Over the past year, NVIDIA (NASDAQ:NVDA) and Advanced Micro Devices (NASDAQ:AMD) have watched as cryptocurrency miners have gobbled up graphics cards for GPUs at an incredible pace, dramatically cutting supply and causing the price for graphics cards to skyrocket by 100% to 200%. While initially great news for NVIDIA and Advanced Micro, it's sort of left these two giants in a bind. NVIDIA and Advanced Micro could choose to manufacture specific graphics cards for crypto miners, hurting their sudden surge in sales, or they could do nothing and risk alienating their core gaming customer who's irritated by suddenly high graphics card prices. It's really a no-win situation for either company, and it's been a major source of expenditures for crypto miners.
Now for that aforementioned wildcard...
There's also a wildcard among all of this that could make or break cryptocurrency miners: the underlying movement in virtual currencies.
As you've probably correctly guessed, falling cryptocurrency prices aren't good news for mining margins.

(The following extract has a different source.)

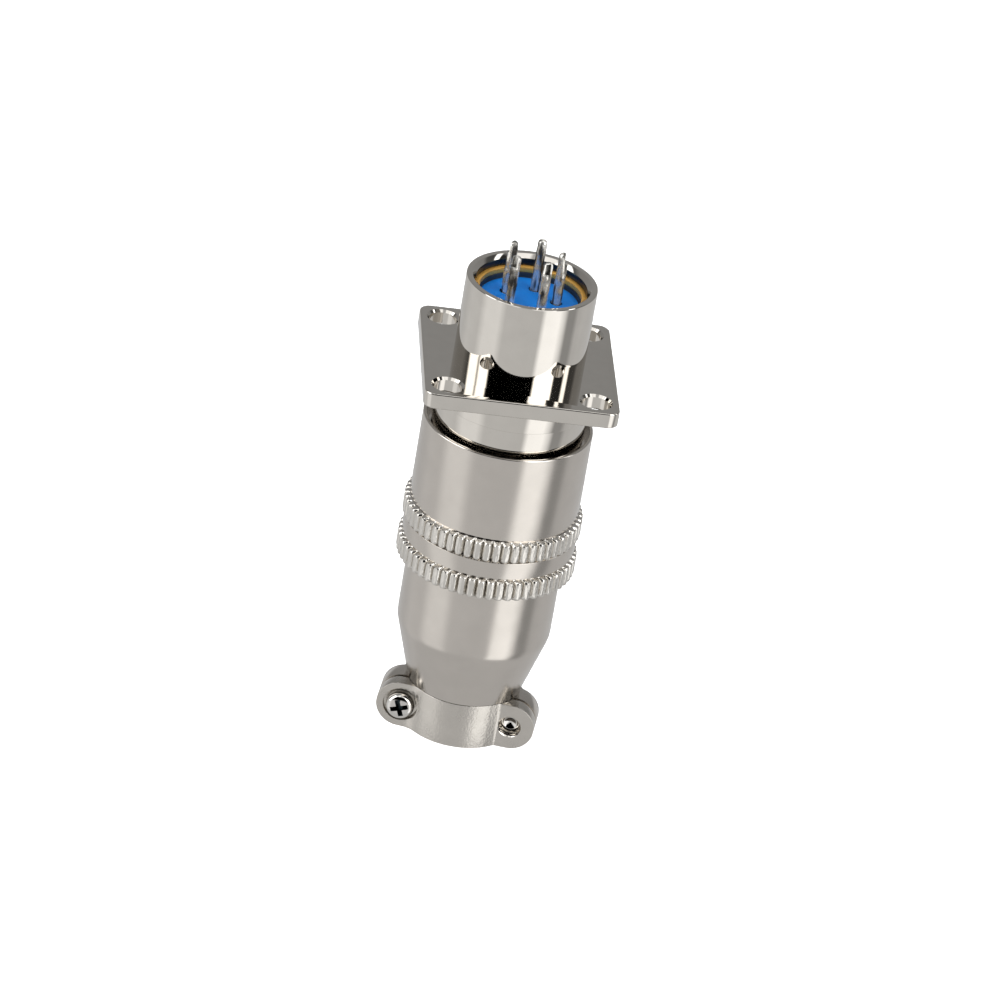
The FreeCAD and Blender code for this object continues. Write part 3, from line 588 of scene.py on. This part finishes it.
sleeve = turned("coupling_sleeve_turned", [
    (MOUTH_BORE_R, SLEEVE_MOUTH_Z, 0.1),
    (SLEEVE_R, SLEEVE_MOUTH_Z, 0.14),
    (SLEEVE_R, UPPER_GRIP[0] + NECK_START, 0.02),
    (UPPER_NECK_R, UPPER_GRIP[0] + NECK_END),
    *((ROOT_R, z) for z in grip_rows(UPPER_GRIP)),
    (BAND_R, UPPER_GRIP[1] - 0.06, 0.03),
    (BAND_R, LOWER_GRIP[0] + NECK_START, 0.02),
    (LOWER_NECK_R, LOWER_GRIP[0] + NECK_END),
    *((ROOT_R, z) for z in grip_rows(LOWER_GRIP)),
    (SKIRT_BORE_R + 0.15, LOWER_GRIP[1]),
    (SKIRT_BORE_R, LOWER_GRIP[1] + 0.15),
    (SKIRT_BORE_R, SHOULDER_BOTTOM_Z),
    (SHOULDER_BORE_R, SHOULDER_BOTTOM_Z),
    (SHOULDER_BORE_R, SHOULDER_TOP_Z),
    (COLLAR_BORE_R, SHOULDER_TOP_Z),
    (COLLAR_BORE_R, THREAD_END_Z),
    (THREAD_BORE_R, THREAD_END_Z),
    (THREAD_BORE_R, MOUTH_BORE_END_Z),
    (MOUTH_BORE_R, MOUTH_BORE_END_Z),
], sides=RIBS * RIB_COLUMNS)
raise_ribs(sleeve, UPPER_GRIP, UPPER_CROWN_R)
raise_ribs(sleeve, LOWER_GRIP, LOWER_CROWN_R)
smooth(sleeve, 35)
dressed(sleeve, SATIN_NICKEL, "sleeve", "satin_nickel", "coupling_sleeve")

# Milled flutes under the same plating: brighter than the turned bands, streaked along the axis.
MILLED_NICKEL = nickel_plate("nickel_plate_milled", "#D8D4CD", 0.13, 0.6)
relief(MILLED_NICKEL, (0.16, 0.16, 1.1), 0.8, 0.07)


def on_grip(middle, normal):
    """Whether a face of the sleeve lies on one of its fluted bands."""
    return (middle.xy.length > ROOT_R - 0.02
            and any(bottom < middle.z < top for top, bottom in (UPPER_GRIP, LOWER_GRIP)))


faced(sleeve, MILLED_NICKEL, on_grip)


# Female half of the coupling thread, cut inside the sleeve at the same pitch. It is in step with
# the male ridge and half a pitch from it, so that their flanks pass between each other.

FEMALE_CREST_R, FEMALE_TURNS, FEMALE_START = 6.46, 4, 0.95

female_thread = wound("sleeve_thread", THREAD_BORE_R + RIDGE_SUNK, FEMALE_CREST_R,
                      THREAD_END_Z + FEMALE_START, FEMALE_TURNS)
dressed(female_thread, THREAD_NICKEL, "sleeve", "satin_nickel")


# Backshell: a turned tube and cone over the solder joints, made in one with the fixed half of
# the cable clamp: a channel behind the cable with an ear on each side for a screw.

TUBE_R, TUBE_FRONT_Z, CONE_Z, CLAMP_TOP_Z, CLAMP_BASE_Z = 7.2, -17.4, -27.6, -33.7, -38.3
CLAMP_R, CABLE_R, REAR_BORE_R = 5.4, 3.2, 5.38
EAR_R, EAR_X, EAR_FACE_Y, EAR_BACK_Y, EAR_FOOT = 2.3, 5.2, -3.6, 0.0, 0.25
EAR_Z, SPLIT_Y, SPLIT_GAP = CLAMP_BASE_Z + EAR_R, -2.15, 0.3
RECESS_R, RECESS_DEPTH, SPOT_FACE_R, CLEAR_R = 1.65, 0.5, 1.5, 1.1
TAP_R, TAP_MOUTH_R, TAP_DEPTH, TAP_STEP, TAP_STEPS = 0.98, 1.1, 0.1, 0.15, 9
CLAMP_TURN = Matrix.Rotation(math.radians(-11), 4, "Z")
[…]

The higher coin prices go, the more lucrative it often is to mine virtual tokens. Understand, though, that as it becomes more profitable to mine, the competition to resolve a block becomes fiercer, which can ultimately be a drag on margins.
Similarly, cryptocurrency miner margins will depend on what they do with the tokens they receive as a reward. Miners could choose to convert them into a fiat currency almost immediately, thusly locking in predictable margins at that time. However, they could also choose to hang onto their coins indefinitely and become investors. If the price of the virtual coins being held dramatically appreciates, miners will have added icing to their cakes. But if crypto prices fall, it could slash margins -- or perhaps even make it unprofitable to have mined tokens in the first place.
For the time being, the cryptocurrency mining industry is thriving. But will it remain so even three years from now? I'm not so certain.